WHAT THE EXERCISE ASKS
Reproduce exactly the lines from the one containing "button_upper();" through the one containing "for body, members", both included, and nothing else.

EXERCISE INPUT
-------------------------

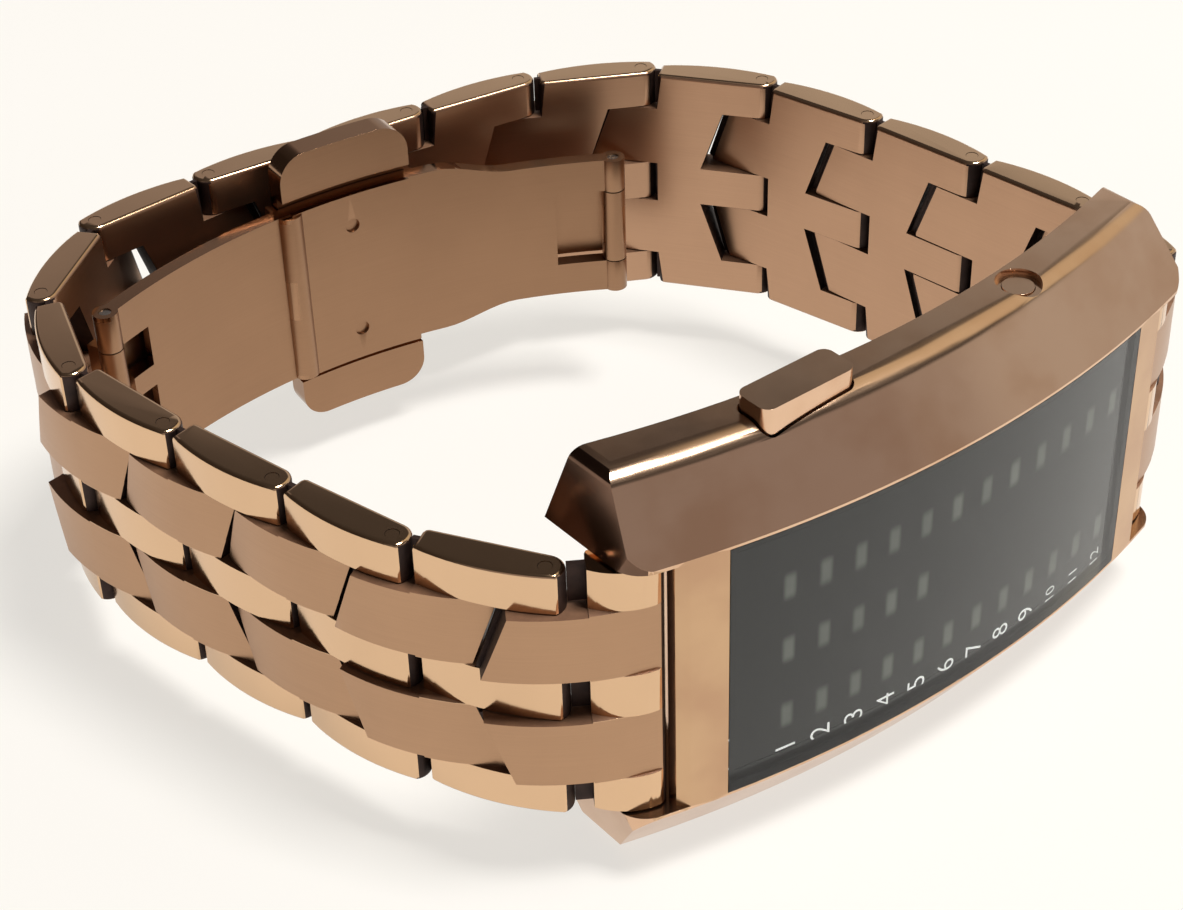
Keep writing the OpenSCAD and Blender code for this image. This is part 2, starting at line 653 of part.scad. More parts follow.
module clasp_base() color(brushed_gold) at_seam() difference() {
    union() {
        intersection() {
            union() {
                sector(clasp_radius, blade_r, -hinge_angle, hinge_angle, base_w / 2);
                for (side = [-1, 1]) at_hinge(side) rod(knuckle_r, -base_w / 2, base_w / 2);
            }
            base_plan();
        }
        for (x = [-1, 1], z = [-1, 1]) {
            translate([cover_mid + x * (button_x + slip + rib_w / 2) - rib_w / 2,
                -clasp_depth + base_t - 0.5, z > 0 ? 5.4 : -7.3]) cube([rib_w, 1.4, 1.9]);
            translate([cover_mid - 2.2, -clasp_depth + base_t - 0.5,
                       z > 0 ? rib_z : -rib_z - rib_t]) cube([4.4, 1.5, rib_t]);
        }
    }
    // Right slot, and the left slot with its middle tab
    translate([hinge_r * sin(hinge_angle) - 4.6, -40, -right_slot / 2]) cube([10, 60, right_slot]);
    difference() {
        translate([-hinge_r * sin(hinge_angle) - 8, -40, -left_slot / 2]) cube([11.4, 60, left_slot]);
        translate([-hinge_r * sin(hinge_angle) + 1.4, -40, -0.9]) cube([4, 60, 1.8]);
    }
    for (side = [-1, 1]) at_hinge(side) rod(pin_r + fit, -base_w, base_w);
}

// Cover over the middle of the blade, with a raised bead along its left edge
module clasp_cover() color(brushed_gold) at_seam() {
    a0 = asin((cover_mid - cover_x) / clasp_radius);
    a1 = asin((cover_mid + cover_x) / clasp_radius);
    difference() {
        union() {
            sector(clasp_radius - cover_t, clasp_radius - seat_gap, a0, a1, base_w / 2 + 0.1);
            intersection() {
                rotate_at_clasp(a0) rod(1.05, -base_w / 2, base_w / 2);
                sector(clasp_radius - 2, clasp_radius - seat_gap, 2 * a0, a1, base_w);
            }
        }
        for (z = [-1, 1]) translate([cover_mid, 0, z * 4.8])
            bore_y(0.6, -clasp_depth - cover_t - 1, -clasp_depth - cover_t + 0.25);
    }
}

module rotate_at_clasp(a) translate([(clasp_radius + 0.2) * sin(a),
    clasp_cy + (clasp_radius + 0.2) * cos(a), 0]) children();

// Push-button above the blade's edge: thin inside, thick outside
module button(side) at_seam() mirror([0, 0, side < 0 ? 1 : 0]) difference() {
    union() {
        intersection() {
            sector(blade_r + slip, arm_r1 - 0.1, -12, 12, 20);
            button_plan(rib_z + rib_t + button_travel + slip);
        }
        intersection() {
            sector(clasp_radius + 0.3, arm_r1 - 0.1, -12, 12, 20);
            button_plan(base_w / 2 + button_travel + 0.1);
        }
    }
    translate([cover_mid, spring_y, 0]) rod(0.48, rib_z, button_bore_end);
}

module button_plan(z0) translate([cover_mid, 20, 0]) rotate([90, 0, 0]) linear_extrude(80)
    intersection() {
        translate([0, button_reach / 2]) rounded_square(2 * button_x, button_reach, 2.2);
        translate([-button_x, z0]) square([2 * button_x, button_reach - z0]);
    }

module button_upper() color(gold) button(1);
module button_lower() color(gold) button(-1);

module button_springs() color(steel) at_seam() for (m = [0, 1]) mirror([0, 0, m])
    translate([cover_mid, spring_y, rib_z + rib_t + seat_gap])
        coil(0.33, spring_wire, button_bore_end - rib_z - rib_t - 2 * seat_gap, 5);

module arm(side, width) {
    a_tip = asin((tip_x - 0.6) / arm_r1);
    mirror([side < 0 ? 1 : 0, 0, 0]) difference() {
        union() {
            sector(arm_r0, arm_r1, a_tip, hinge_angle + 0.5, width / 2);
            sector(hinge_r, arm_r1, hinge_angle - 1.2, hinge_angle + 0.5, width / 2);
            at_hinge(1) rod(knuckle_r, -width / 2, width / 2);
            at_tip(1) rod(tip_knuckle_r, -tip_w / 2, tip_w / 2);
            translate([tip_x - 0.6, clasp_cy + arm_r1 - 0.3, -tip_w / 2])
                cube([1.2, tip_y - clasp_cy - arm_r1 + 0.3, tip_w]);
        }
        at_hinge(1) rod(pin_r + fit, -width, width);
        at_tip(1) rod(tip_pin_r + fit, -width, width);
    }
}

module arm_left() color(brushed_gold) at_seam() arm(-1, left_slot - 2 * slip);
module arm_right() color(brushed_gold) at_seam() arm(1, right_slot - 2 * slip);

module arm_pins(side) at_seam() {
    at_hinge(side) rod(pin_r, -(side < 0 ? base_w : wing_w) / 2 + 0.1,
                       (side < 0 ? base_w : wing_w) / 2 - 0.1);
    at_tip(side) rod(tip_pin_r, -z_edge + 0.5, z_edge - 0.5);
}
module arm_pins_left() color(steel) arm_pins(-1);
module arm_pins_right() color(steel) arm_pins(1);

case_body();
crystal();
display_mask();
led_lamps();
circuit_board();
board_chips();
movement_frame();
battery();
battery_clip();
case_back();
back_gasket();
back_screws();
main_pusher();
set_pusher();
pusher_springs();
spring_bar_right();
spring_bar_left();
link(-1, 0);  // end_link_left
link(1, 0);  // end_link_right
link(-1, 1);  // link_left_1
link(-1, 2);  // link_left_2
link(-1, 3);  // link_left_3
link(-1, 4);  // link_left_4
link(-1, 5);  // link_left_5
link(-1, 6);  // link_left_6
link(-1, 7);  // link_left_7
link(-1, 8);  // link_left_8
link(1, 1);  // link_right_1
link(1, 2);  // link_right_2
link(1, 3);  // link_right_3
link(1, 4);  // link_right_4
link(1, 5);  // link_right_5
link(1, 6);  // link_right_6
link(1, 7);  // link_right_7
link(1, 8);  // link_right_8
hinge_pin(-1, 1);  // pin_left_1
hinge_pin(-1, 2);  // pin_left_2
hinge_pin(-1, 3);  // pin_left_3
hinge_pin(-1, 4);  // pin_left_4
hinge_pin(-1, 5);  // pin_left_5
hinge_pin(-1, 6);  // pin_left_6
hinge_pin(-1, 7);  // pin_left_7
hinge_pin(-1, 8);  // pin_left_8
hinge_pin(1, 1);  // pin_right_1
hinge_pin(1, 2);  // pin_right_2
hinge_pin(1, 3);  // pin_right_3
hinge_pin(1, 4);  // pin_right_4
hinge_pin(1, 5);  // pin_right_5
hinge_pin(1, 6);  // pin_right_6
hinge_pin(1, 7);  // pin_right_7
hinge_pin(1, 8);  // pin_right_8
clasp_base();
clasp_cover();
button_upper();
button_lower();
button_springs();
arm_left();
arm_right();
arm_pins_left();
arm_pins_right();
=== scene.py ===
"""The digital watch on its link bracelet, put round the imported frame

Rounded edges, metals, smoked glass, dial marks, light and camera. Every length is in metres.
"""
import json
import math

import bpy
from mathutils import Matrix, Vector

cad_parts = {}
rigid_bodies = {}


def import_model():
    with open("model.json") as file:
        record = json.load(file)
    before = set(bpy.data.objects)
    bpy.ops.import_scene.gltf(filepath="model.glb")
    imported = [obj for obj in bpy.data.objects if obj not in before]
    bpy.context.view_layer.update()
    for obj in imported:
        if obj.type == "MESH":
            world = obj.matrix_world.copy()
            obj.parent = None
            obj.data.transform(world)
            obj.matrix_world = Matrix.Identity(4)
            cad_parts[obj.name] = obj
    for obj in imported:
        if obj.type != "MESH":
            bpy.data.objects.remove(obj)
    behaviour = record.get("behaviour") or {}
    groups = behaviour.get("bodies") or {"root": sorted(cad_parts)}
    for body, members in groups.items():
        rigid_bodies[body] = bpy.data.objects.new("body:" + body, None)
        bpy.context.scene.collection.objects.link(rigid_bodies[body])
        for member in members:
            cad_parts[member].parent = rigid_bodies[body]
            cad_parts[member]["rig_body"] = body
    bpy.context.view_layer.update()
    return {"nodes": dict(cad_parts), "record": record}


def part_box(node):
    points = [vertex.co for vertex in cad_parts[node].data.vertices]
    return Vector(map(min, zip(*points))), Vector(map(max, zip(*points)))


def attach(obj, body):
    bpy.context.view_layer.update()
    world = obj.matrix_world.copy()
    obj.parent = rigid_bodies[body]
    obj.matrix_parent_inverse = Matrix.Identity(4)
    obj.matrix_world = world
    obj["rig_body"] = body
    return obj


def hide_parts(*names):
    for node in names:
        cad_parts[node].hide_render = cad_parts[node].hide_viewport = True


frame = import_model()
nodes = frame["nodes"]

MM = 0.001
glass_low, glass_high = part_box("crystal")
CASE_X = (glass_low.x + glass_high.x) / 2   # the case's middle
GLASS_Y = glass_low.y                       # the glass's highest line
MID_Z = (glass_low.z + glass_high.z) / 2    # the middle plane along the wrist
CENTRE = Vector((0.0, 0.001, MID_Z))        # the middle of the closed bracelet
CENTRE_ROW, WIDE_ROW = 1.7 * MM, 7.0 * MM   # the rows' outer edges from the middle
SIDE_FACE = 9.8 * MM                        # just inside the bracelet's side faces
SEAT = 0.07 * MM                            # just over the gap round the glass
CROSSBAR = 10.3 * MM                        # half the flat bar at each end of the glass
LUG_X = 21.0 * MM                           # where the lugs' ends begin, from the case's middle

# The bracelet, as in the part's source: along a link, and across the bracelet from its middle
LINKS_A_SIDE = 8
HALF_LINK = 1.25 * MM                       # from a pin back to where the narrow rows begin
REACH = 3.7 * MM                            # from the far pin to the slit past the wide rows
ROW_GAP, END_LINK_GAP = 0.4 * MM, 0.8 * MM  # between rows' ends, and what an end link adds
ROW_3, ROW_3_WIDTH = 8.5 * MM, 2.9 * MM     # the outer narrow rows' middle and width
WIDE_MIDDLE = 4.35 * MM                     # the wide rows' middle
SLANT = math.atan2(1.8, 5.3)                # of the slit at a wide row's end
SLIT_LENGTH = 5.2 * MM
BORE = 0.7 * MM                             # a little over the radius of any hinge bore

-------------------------

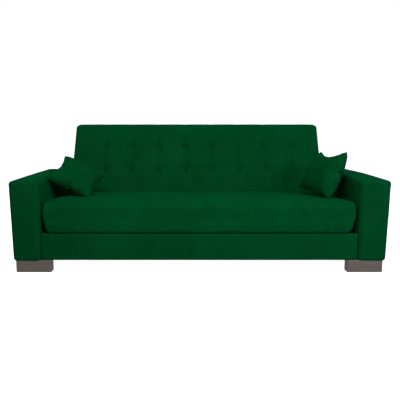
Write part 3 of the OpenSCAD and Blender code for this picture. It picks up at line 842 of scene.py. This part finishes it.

-------------------------

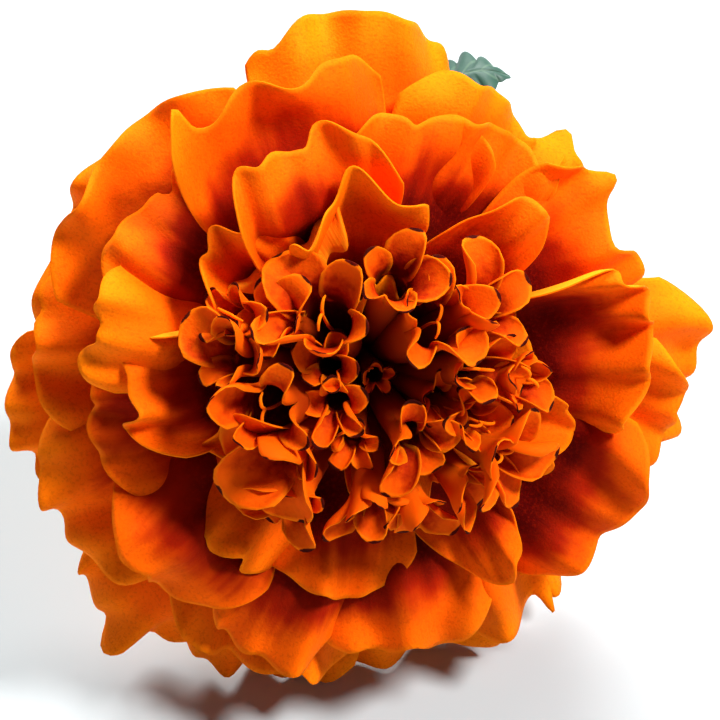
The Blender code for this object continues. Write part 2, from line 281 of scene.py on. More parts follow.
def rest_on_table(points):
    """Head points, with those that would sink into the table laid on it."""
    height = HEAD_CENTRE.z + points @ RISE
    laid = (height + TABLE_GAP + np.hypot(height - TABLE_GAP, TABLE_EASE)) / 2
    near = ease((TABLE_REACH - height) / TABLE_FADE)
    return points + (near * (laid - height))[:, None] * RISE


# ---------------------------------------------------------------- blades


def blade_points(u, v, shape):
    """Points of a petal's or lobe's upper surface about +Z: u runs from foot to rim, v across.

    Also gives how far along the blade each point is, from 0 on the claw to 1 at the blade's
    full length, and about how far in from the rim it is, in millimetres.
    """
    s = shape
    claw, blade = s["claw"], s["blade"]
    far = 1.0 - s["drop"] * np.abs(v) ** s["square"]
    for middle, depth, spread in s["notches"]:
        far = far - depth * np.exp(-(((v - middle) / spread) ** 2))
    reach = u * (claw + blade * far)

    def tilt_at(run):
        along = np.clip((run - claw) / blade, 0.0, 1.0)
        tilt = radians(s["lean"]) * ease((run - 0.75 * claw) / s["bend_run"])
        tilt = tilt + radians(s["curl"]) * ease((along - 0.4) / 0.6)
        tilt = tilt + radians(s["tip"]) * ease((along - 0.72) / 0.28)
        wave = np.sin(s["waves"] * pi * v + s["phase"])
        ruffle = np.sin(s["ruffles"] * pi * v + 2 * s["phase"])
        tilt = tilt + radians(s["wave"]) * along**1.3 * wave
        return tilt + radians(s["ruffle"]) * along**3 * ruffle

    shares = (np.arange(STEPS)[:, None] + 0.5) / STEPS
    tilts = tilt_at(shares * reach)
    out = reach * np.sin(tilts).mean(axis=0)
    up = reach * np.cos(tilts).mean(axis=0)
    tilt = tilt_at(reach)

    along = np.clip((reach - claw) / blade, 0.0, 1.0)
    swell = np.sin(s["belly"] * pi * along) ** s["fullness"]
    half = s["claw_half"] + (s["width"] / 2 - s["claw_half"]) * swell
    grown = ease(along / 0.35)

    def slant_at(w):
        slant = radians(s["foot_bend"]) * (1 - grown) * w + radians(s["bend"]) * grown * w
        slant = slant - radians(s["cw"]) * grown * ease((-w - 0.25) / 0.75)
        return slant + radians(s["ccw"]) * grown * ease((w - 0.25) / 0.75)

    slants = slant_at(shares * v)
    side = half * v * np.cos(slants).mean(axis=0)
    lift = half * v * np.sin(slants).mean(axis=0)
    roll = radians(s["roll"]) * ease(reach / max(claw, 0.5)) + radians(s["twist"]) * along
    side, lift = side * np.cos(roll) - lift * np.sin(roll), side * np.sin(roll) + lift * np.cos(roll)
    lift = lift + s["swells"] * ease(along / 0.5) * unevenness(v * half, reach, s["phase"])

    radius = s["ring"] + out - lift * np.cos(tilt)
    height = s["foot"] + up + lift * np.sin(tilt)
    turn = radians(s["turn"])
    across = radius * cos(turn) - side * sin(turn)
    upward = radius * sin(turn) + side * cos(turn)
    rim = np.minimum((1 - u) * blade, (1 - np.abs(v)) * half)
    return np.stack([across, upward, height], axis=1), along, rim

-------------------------

RESPONSE TO THIS EXERCISE
button_upper();
button_lower();
button_springs();
arm_left();
arm_right();
arm_pins_left();
arm_pins_right();
=== scene.py ===
"""The digital watch on its link bracelet, put round the imported frame

Rounded edges, metals, smoked glass, dial marks, light and camera. Every length is in metres.
"""
import json
import math

import bpy
from mathutils import Matrix, Vector

cad_parts = {}
rigid_bodies = {}


def import_model():
    with open("model.json") as file:
        record = json.load(file)
    before = set(bpy.data.objects)
    bpy.ops.import_scene.gltf(filepath="model.glb")
    imported = [obj for obj in bpy.data.objects if obj not in before]
    bpy.context.view_layer.update()
    for obj in imported:
        if obj.type == "MESH":
            world = obj.matrix_world.copy()
            obj.parent = None
            obj.data.transform(world)
            obj.matrix_world = Matrix.Identity(4)
            cad_parts[obj.name] = obj
    for obj in imported:
        if obj.type != "MESH":
            bpy.data.objects.remove(obj)
    behaviour = record.get("behaviour") or {}
    groups = behaviour.get("bodies") or {"root": sorted(cad_parts)}
    for body, members in groups.items():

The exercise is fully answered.